Absolutely. Some “ladders” are structured in such a way that they involve shifting responsibilities. For example, if an engineer wants to move up the ladder and the next role is manager, they might be an exceptionally talented engineer but lack the interpersonal skills to effectively manage a team. I would attempt to retain this employee by offering other potential solutions. Perhaps they simply want more money. Maybe they want to work on a different project. Maybe they want additional responsibilities, which we could find in their areas of expertise, rather than whatever the current corporate ladder defines.
[Being a leader means empowering your team members. Work to their strengths, and provide growth opportunities for them wherever, whenever, and however you can.]
What is your approach to setting individual goals for your employees? How is that working so far?
My approach has been to align their goals with the overall team’s goals, as well as focus on ownership at the individual level. Each person sets a goal that they’re confident they can fully commit to owning throughout. So far I’ve gotten positive feedback on this approach, but I haven’t had much opportunity to assess this.
[I’ve now had opportunities to assess this strategy, and I still follow this largely. One big difference is that I’ve found it’s key to also focus on strengths when setting goals. Ownership remains a key part of the process.]
What value do you place on trust in your team? What ideas do you have to foster a trust-based environment?

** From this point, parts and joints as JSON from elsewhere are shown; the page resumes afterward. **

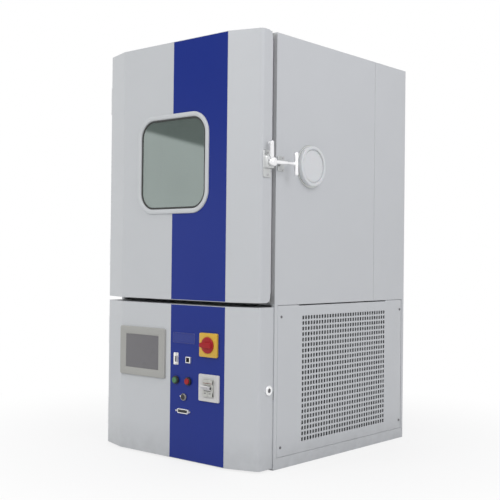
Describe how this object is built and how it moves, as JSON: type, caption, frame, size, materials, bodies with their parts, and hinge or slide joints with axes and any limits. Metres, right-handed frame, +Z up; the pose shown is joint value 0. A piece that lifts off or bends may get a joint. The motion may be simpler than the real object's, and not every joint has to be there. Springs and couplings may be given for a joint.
{
  "type": "environmental test chamber",
  "caption": "Floor-standing climatic chamber: insulated test space behind a hinged window door, on a machine bay with a hinged control panel and a perforated side.",
  "frame": {"origin": "middle of the cabinet's footprint, on the floor face of its base tray", "axes": "+X to the right of someone who faces the door, +Y to the rear, +Z up"},
  "size_m": [0.6505, 0.7775, 1.152],
  "materials": {
    "light_grey_paint": "fine textured powder coat",
    "stainless_steel": "satin brushed",
    "foam": "rigid foam",
    "motor_black": "semi-gloss",
    "fin_aluminium": "mill finish",
    "chrome": "polished",
    "black_paint": "semi-gloss",
    "box_grey": "fine texture",
    "black_plastic": "satin",
    "pale_silicone": "smooth",
    "black_rubber": "matt",
    "white_frame": "satin",
    "window_glass": "clear with a faint tint",
    "beige_plastic": "fine texture",
    "screen_glass": "gloss",
    "yellow_plastic": "satin",
    "red_plastic": "satin",
    "green_plastic": "satin"
  },
  "bodies": {
    "cabinet": {"lower_frame": "light_grey_paint", "corner_posts": "light_grey_paint", "casing_left": "light_grey_paint", "casing_right_front": "light_grey_paint", "casing_right_rear": "light_grey_paint", "casing_top": "light_grey_paint", "casing_back": "light_grey_paint", "rear_bay_panel": "light_grey_paint", "side_vent_panel": "light_grey_paint", "side_plain_panel": "light_grey_paint", "mouth_frame": "stainless_steel", "chamber_liner": "stainless_steel", "chamber_insulation": "foam", "shelf_runners": "stainless_steel", "air_baffle": "stainless_steel", "blower_motor": "motor_black", "evaporator_coil": "fin_aluminium", "heater_element": "stainless_steel", "port_sleeve": "stainless_steel", "latch_keeper": "chrome", "compressor": "black_paint", "condenser_coil": "fin_aluminium", "fan_shroud": "black_paint", "electric_box": "box_grey", "supply_inlet": "black_plastic", "door_hinge_upper_pin": "chrome", "door_hinge_lower_pin": "chrome", "panel_hinge_upper_pin": "chrome", "panel_hinge_lower_pin": "chrome"},
    "shelf": {"wire_shelf": "stainless_steel"},
    "blower": {"blower_wheel": "fin_aluminium"},
    "cable_plug": {"port_plug": "pale_silicone"},
    "fan": {"cooling_fan": "black_plastic"},
    "door": {"door_skin": "light_grey_paint", "door_liner": "stainless_steel", "door_insulation": "foam", "door_gasket": "black_rubber", "window_frame": "white_frame", "outer_pane": "window_glass", "inner_pane": "window_glass", "door_hinge_upper_socket": "chrome", "door_hinge_lower_socket": "chrome", "latch_bracket": "chrome"},
    "latch": {"latch_lever": "chrome"},
    "panel": {"control_panel": "light_grey_paint", "touch_panel": "beige_plastic", "touch_screen": "screen_glass", "main_switch_base": "yellow_plastic", "breaker_frame": "white_frame", "breaker_body": "box_grey", "button_sleeves": "black_plastic", "data_sockets": "black_plastic", "lock_body": "chrome", "panel_hinge_upper_socket": "chrome", "panel_hinge_lower_socket": "chrome"},
    "lock": {"lock_rotor": "chrome"},
    "knob": {"main_switch_knob": "red_plastic"},
    "toggle": {"breaker_toggle": "white_frame"},
    "green_key": {"green_button": "green_plastic"},
    "red_key": {"red_button": "red_plastic"}
  },
  "joints": [
    {"name": "door_swing", "type": "hinge", "parent": "cabinet", "child": "door", "pos_m": [-0.305, -0.328, 0.795], "axis": [0, 0, -1], "range_deg": [0, 110]},
    {"name": "latch_turn", "type": "hinge", "parent": "door", "child": "latch", "pos_m": [0.297, -0.355, 0.805], "axis": [-1, 0, 0], "range_deg": [0, 90]},
    {"name": "control_panel_swing", "type": "hinge", "parent": "cabinet", "child": "panel", "pos_m": [-0.305, -0.328, 0.216], "axis": [0, 0, -1], "range_deg": [0, 100]},
    {"name": "lock_turn", "type": "hinge", "parent": "panel", "child": "lock", "pos_m": [0.297, -0.34, 0.211], "axis": [1, 0, 0], "range_deg": [0, 90]},
    {"name": "main_switch_turn", "type": "hinge", "parent": "panel", "child": "knob", "pos_m": [0.147, -0.405, 0.323], "axis": [0, 1, 0], "range_deg": [0, 90]},
    {"name": "breaker_toggle_flip", "type": "hinge", "parent": "panel", "child": "toggle", "pos_m": [0.149, -0.414, 0.209], "axis": [1, 0, 0], "range_deg": [0, 50]},
    {"name": "green_button_press", "type": "slide", "parent": "panel", "child": "green_key", "axis": [0, 1, 0], "range_m": [0, 0.003], "stiffness_N_per_m": 400, "springref_m": -0.001},
    {"name": "red_button_press", "type": "slide", "parent": "panel", "child": "red_key", "axis": [0, 1, 0], "range_m": [0, 0.003], "stiffness_N_per_m": 400, "springref_m": -0.001},
    {"name": "shelf_slide", "type": "slide", "parent": "cabinet", "child": "shelf", "axis": [0, -1, 0], "range_m": [0, 0.018]},
    {"name": "cable_plug_pull", "type": "slide", "parent": "cabinet", "child": "cable_plug", "axis": [1, 0, 0], "range_m": [0, 0.12]},
    {"name": "blower_spin", "type": "hinge", "parent": "cabinet", "child": "blower", "pos_m": [0, 0.12, 0.93], "axis": [0, 1, 0], "continuous": true},
    {"name": "cooling_fan_spin", "type": "hinge", "parent": "cabinet", "child": "fan", "pos_m": [0.19, 0.005, 0.2305], "axis": [1, 0, 0], "continuous": true}
  ]
}
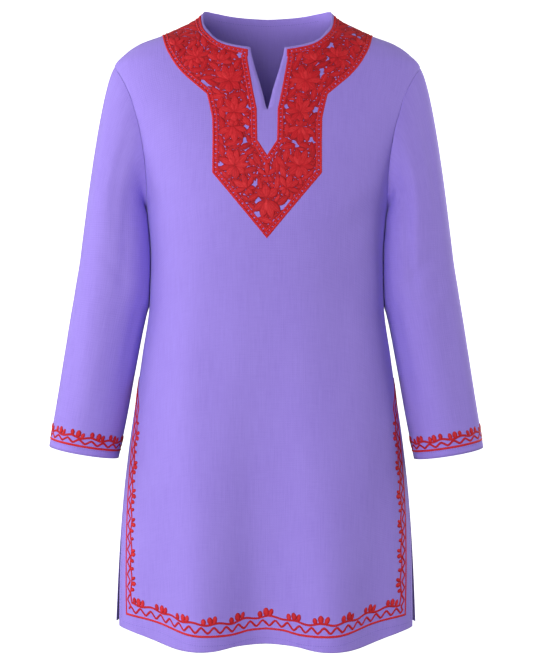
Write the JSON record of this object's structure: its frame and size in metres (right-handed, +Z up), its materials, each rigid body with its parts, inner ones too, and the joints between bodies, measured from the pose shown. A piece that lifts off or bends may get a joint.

Trust is key. It is perhaps one of, if not THE MOST VALUED traits in a good team. Fostering trust is simple – lead by example, and take ownership. A leader must take full responsibility for their team. Finish the things you say you’re going to. Keep promises and follow up on them. Have individualized conversations with your teammates. Stand up for your teammates when they’re under fire (cover and move). Do what you say you’re going to do, don’t just say it. Do not talk behind their backs. Show mutual respect for the entire team. If you can prove you’re trustworthy yourself, it will naturally radiate to the rest of your teammates.